Kabule göre de mahkemece; kaçak kullanım ve dava tarihinde yürürlükte olan 622 sayılı Kaçak ve Usulsüz Elektrik Enerjisi Kullanılması Durumunda Yapılacak İşlemlere İlişkin Usul ve Esaslara dair EPDK Kurul Kararının 1 inci maddesinin "E) Tahakkuk" başlıklı bölümünde yer verilen "Tüm kaçak kullanımlara ilişkin hesaplamalar tek terimli aktif enerji tarifesi üzerinden yapılır. Yapılan hesaplamalarda kademe, puant, güç, reaktif ve trafo kayıplarına ilişkin bedeller dikkate alınmaz." hükmü gereğince, abone sözleşmesi olmaksızın kaçak elektrik kullanılması nedeniyle davalı şirket tarafından tek terimli aktif enerji tarifesi üzerinden yapılan hesaplamada dağıtım, PSH ve iletim bedellerinin dikkate alınamayacağı gerekçesiyle bu bedellere yönelik talebin reddine karar verilmesi gerekirken, yanılgılı değerlendirme ile red kararı verilmesi de doğru değildir.

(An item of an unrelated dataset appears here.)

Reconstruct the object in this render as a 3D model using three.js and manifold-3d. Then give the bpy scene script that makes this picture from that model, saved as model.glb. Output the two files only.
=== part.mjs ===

Buna göre mahkemece yapılacak iş; davacı şirketin abonelik tesis ettirmeksizin kaçak elektrik kullanan davalıdan (52.637,55 TL enerji bedeli+666,34 TL TRT Fon payı+1.665,84 TL Belediye Tüketim Vergisi+333,17 TL Enerji Fonu olmak üzere) 55.302,90 TL kaçak kullanım bedeli ve 9.954,52 TL KDV olmak üzere 65.257,42 TL asıl alacak ile bu tutarın son ödeme tarihi ile takip tarih arasında (taleple bağlılık ilkesi gereğince 1.716,98 TL'yi geçmemek üzere) işlemiş avans faizi talep edebileceği, davalının takibe konu edilen bu alacaklardan 16.558,36 TL enerji bedeli, 832,5 TL belediye tüketim vergisi ve 5.460 TL KDV olmak üzere toplam 22.850,50 TL'yi kabul ettiği gözetilmek suretiyle oluşacak sonuca göre bir karar vermek olmalıdır.

SONUÇ: Yukarıda birinci bentte açıklanan nedenlerle davacı tarafın sair temyiz itirazlarının reddine, ikinci bentte açıklanan nedenlerle hükmün HUMK'nın 428 inci maddesi uyarınca davacı yararına BOZULMASINA, peşin alınan temyiz harcının istek halinde temyiz edene iadesine, 6100 sayılı HMK'nın Geçici Madde 3 atfıyla 1086 sayılı HUMK'nın 440 ıncı maddesi gereğince karar düzeltme yolu kapalı olmak üzere, 09/12/2021 tahinde oy birliği ile karar verildi.